start Data extract

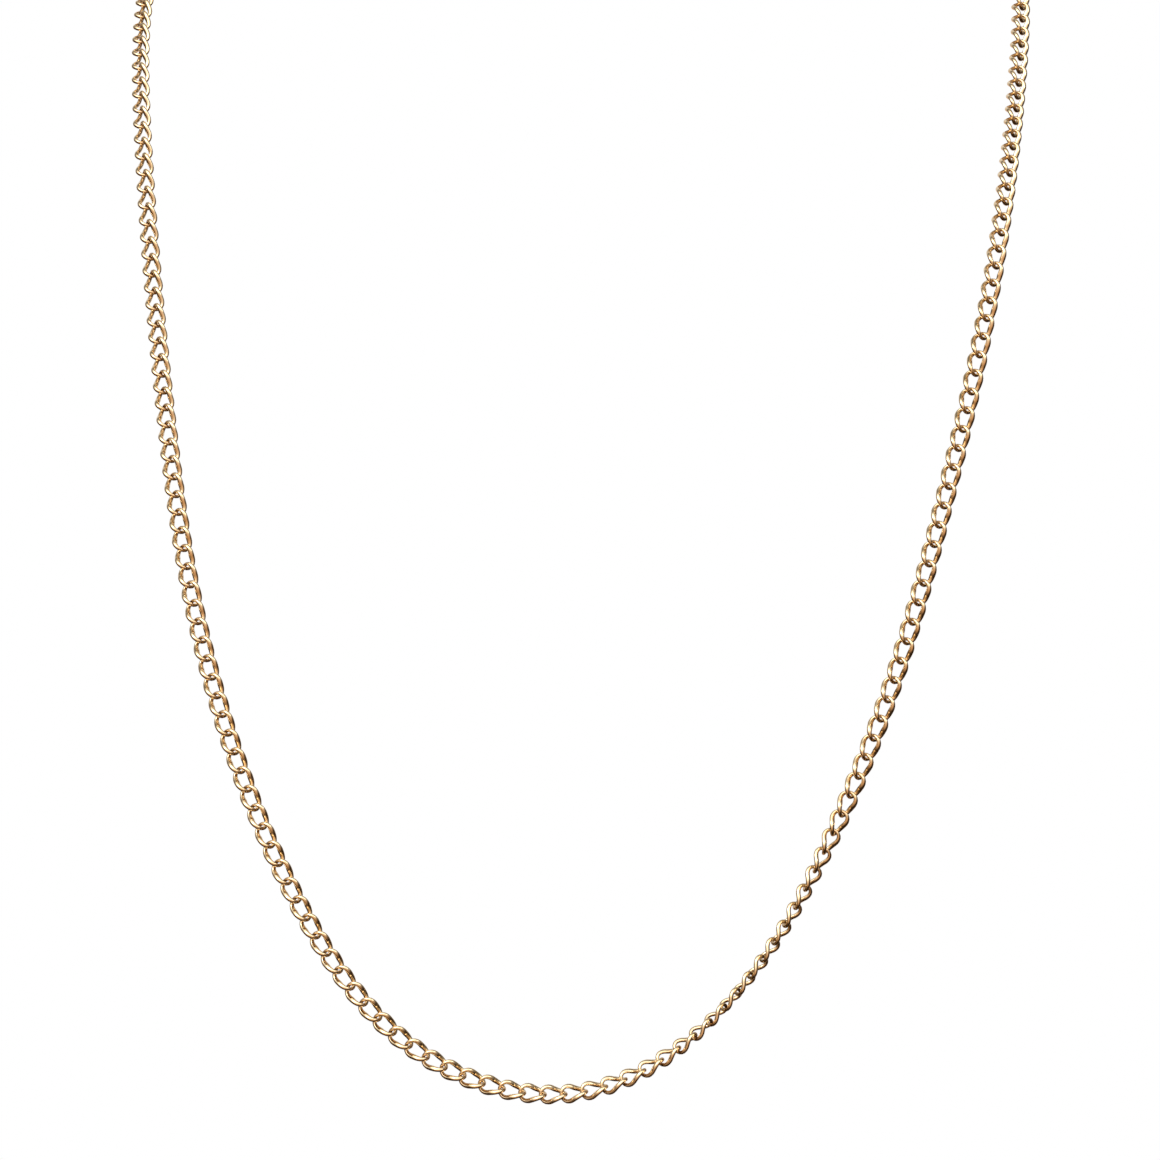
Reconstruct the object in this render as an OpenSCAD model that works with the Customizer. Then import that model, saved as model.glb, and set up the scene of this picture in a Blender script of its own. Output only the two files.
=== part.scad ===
// Curb chain necklace in the form it takes when worn: one closed loop of twisted oval links,
// joined at the back of the neck by a plain barrel clasp.
// Millimetres. The origin is the point of the loop at the nape, in the middle of the clasp.
// +Z is up, the front of the neck faces -Y and +X is on the right of someone looking at the front.

/* [Chain] */
// Spacing of the links along the chain
link_pitch = 2.4; // [2.2:0.05:2.8]
// Thickness of the wire of a link
link_wire = 0.54; // [0.4:0.02:0.58]
// Width of a link over its wire
link_w = 2.4; // [2.2:0.05:2.6]
// Turn of each end of a link out of the flat face of the chain, in degrees
end_turn = 50; // [44:1:55]
// Clearance between the wires of two links
link_gap = 0.12; // [0.11:0.01:0.16]

/* [Clasp] */
// Length of the clasp between the joints at its two ends
clasp_l = 12; // [11:0.5:18]
// Diameter of the clasp's barrel
barrel_d = 2.6; // [2.2:0.1:3.4]
// Depth of the groove round the middle of the barrel
groove_depth = 0.2; // [0.1:0.05:0.4]
// Width of that groove
groove_w = 0.5; // [0.3:0.1:1]
// Thickness of the wire of an eye
eye_wire = 0.5; // [0.4:0.02:0.56]
// Diameter of an eye at the middle of its wire
eye_d = 1.9; // [1.7:0.1:2.2]

/* [Hidden] */
$fn = 40;

// The chain hangs along a smooth closed curve that these points pull into shape. They start at the
// nape, run down the left side of the view from the front, round the bottom and up the other side.
route = [
    [0, 0.5, 0],
    [-21, -1, 0],
    [-40.5, -8.5, -3],
    [-54, -24.5, -10],
    [-55.5, -41.5, -23],
    [-54, -54.5, -39.5],
    [-52, -63, -58.5],
    [-49.5, -74, -76],
    [-46.5, -83, -95],
    [-41, -90, -114],
    [-33, -94.5, -132.5],
    [-21, -97, -150],
    [1, -98, -156.5],
    [19, -97.5, -143],
    [29, -96, -125],
    [37, -93.5, -105.5],
    [42.5, -90, -85.5],
    [47.5, -84.5, -66],
    [51, -75.5, -47.5],
    [53.5, -59.5, -33.5],
    [55.5, -46.5, -17.5],
    [53.5, -26, -8.5],
    [40, -11, -2.5],
    [21, -1, 0]
];

// How the flat face of the chain turns about the chain's own line.
// It lies flat at the nape, leans with the neck's slopes high on both sides and makes half a turn
// low on the right. A link looks the same after half a turn, so it lies as flat at 180 as at 0.
// Columns: share of the loop's length from the nape, turn in degrees.
turns = [
    [0, 180],
    [0.1, 200],
    [0.17, 220],
    [0.22, 214],
    [0.27, 200],
    [0.33, 182],
    [0.36, 175],
    [0.42, 168],
    [0.45, 165],
    [0.475, 152],
    [0.49, 142],
    [0.505, 130],
    [0.52, 119],
    [0.53, 102],
    [0.54, 88],
    [0.55, 76],
    [0.565, 66],
    [0.577, 56],
    [0.586, 36],
    [0.595, 20],
    [0.61, 10],
    [0.65, 6],
    [0.72, 10],
    [0.78, 22],
    [0.83, 28],
    [0.9, 20],
    [1, 0]
];

// The curve through the route's points, as a closed cubic spline
function pulled(i) = route[(i + len(route)) % len(route)];
function spline(i, u) = (
    pow(1 - u, 3) * pulled(i - 1)
    + (3 * pow(u, 3) - 6 * pow(u, 2) + 4) * pulled(i)
    + (1 + 3 * u + 3 * pow(u, 2) - 3 * pow(u, 3)) * pulled(i + 1)
    + pow(u, 3) * pulled(i + 2)
) / 6;
steps = 30;
curve = [
    for (i = [0:len(route) - 1])
        for (k = [0:steps - 1])
            spline(i, k / steps),
    spline(0, 0)
];
last = len(curve) - 1;
run = [
    for (i = 0, s = 0; i <= last; s = s + (i < last ? norm(curve[i + 1] - curve[i]) : 0), i = i + 1)
        s
];
loop_l = run[last];
along = [
    for (axis = [0:2])
        [for (i = [0:last]) [run[i], curve[i][axis]]]
];
function at(s) = [for (axis = [0:2]) lookup(s, along[axis])];

// Links in the loop, the joints between them and the frame of each link
link_count = round((loop_l - clasp_l) / link_pitch);
spacing = (loop_l - clasp_l) / link_count;
joints = [for (k = [0:link_count]) at(clasp_l / 2 + k * spacing)];
half_count = floor(link_count / 2);
function unit(v) = v / norm(v);
function turn_at(s) = lookup(s / loop_l, turns);
function squared(v, t) = unit(v - (v * t) * t);
function across(t, turn) =
    let (face = squared([0, -1, 0], t))
    cos(turn) * cross(face, t) + sin(turn) * face;

// Twisted oval of one link: its half length and half width at the middle of the wire, and the
// two arcs and the straight side that join the wire's direction at an end to that at a side
half_l = (spacing + link_wire + link_gap) / 2;
half_w = (link_w - link_wire) / 2;
corner = [half_l, half_w, -half_w * tan(end_turn)];
to_end = -unit([0, cos(end_turn), -sin(end_turn)]);
to_side = -unit([half_l, 0, -half_w * tan(end_turn)]);
corner_angle = acos(to_end * to_side);
end_reach = half_w / cos(end_turn);
side_reach = norm([half_l, half_w * tan(end_turn)]);
bend_r = end_reach * tan(corner_angle / 2);
bend_centre = corner + unit(to_end + to_side) * bend_r / sin(corner_angle / 2);
bend_start = corner + end_reach * to_side;
bend_turn = 180 - corner_angle;
side_l = 2 * (side_reach - end_reach);

// The wire of a link is a ring of six pieces. Every second one is a core: it is a hair thinner
// and its ends run on into its two neighbours, which joins the ring into one solid.
core_d = 0.98 * link_wire;
core_end = 0.04;
core_turn = core_end / bend_r * 180 / PI;

// Clasp: the eyes pass through the end links as a next link would
clasp_reach = norm(joints[0] - joints[link_count]) / 2;
eye_tip = clasp_reach + (eye_wire + link_gap) / 2;
eye_centre = eye_tip - eye_d / 2;
barrel_l = 2 * (eye_centre - eye_d / 2);

// Puts its children at o, with their X along x and their Y towards y
module placed(o, x, y) {
    ux = unit(x);
    uz = unit(cross(x, y));
    uy = cross(uz, ux);
    multmatrix([
        [ux[0], uy[0], uz[0], o[0]],
        [ux[1], uy[1], uz[1], o[1]],
        [ux[2], uy[2], uz[2], o[2]]
    ])
        children();
}

module link_bend(d, more) {
    placed(bend_centre, [half_l, 0, 0] - bend_centre, bend_start - bend_centre)
        rotate([0, 0, -more])
            rotate_extrude(angle = bend_turn + 2 * more)
                translate([bend_r, 0])
                    circle(d = d);
}

module link_side(d, more) {
    placed([0, half_w, 0], to_side, [0, 1, 0])
        rotate([0, 90, 0])
            cylinder(d = d, h = side_l + 2 * more, center = true);
}

module link() {
    link_bend(link_wire, 0);
    link_side(core_d, core_end);
    rotate([0, 180, 0])
        link_bend(link_wire, 0);
    rotate([0, 0, 180])
        link_bend(core_d, core_turn);
    rotate([180, 0, 0])
        link_side(link_wire, 0);
    rotate([180, 0, 0])
        link_bend(core_d, core_turn);
}

module chain(first, final) {
    for (k = [first:final]) {
        line = unit(joints[k + 1] - joints[k]);
        middle = (joints[k] + joints[k + 1]) / 2;
        turn = turn_at(clasp_l / 2 + (k + 0.5) * spacing);
        placed(middle, line, across(line, turn))
            link();
    }
}

module chain_left() {
    color("gold") chain(0, half_count - 1);
}

module chain_right() {
    color("gold") chain(half_count, link_count - 1);
}

module eye() {
    translate([eye_centre, 0, 0])
        rotate_extrude()
            translate([eye_d / 2, 0])
                circle(d = eye_wire);
}

module barrel() {
    difference() {
        union() {
            rotate([0, 90, 0])
                cylinder(d = barrel_d, h = barrel_l - barrel_d, center = true);
            for (side = [-1, 1])
                translate([side * (barrel_l - barrel_d) / 2, 0, 0])
                    sphere(d = barrel_d);
        }
        rotate([0, 90, 0])
            difference() {
                cylinder(d = barrel_d + 1, h = groove_w, center = true);
                cylinder(d = barrel_d - 2 * groove_depth, h = groove_w + 1, center = true);
            }
    }
}

module clasp() {
    line = unit(joints[0] - joints[link_count]);
    middle = (joints[0] + joints[link_count]) / 2;
    color("goldenrod")
        placed(middle, line, across(line, turn_at(0)))
            union() {
                barrel();
                rotate([-end_turn, 0, 0])
                    eye();
                rotate([-end_turn, 0, 180])
                    eye();
            }
}

chain_left();
chain_right();
clasp();
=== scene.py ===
import math

import bmesh
import bpy
import numpy as np
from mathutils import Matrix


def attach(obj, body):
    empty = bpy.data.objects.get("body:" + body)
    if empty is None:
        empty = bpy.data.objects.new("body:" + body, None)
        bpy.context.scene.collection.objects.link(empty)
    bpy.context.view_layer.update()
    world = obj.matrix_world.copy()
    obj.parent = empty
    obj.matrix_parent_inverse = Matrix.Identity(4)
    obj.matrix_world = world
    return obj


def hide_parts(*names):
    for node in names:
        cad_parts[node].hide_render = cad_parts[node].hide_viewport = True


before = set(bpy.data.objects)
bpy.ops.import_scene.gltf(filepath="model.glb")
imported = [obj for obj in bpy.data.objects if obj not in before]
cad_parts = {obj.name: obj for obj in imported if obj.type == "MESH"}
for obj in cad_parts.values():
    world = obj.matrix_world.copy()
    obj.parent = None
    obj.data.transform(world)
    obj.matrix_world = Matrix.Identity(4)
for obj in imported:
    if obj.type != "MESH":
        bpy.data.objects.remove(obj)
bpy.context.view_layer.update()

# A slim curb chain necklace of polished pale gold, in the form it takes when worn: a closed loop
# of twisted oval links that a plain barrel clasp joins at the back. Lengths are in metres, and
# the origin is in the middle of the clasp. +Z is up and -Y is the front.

MM = 0.001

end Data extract

● What to do: Return the lines above, from the one containing "# of twisted" to the end, exactly as they stand.

● Problem solution:
# of twisted oval links that a plain barrel clasp joins at the back. Lengths are in metres, and
# the origin is in the middle of the clasp. +Z is up and -Y is the front.

MM = 0.001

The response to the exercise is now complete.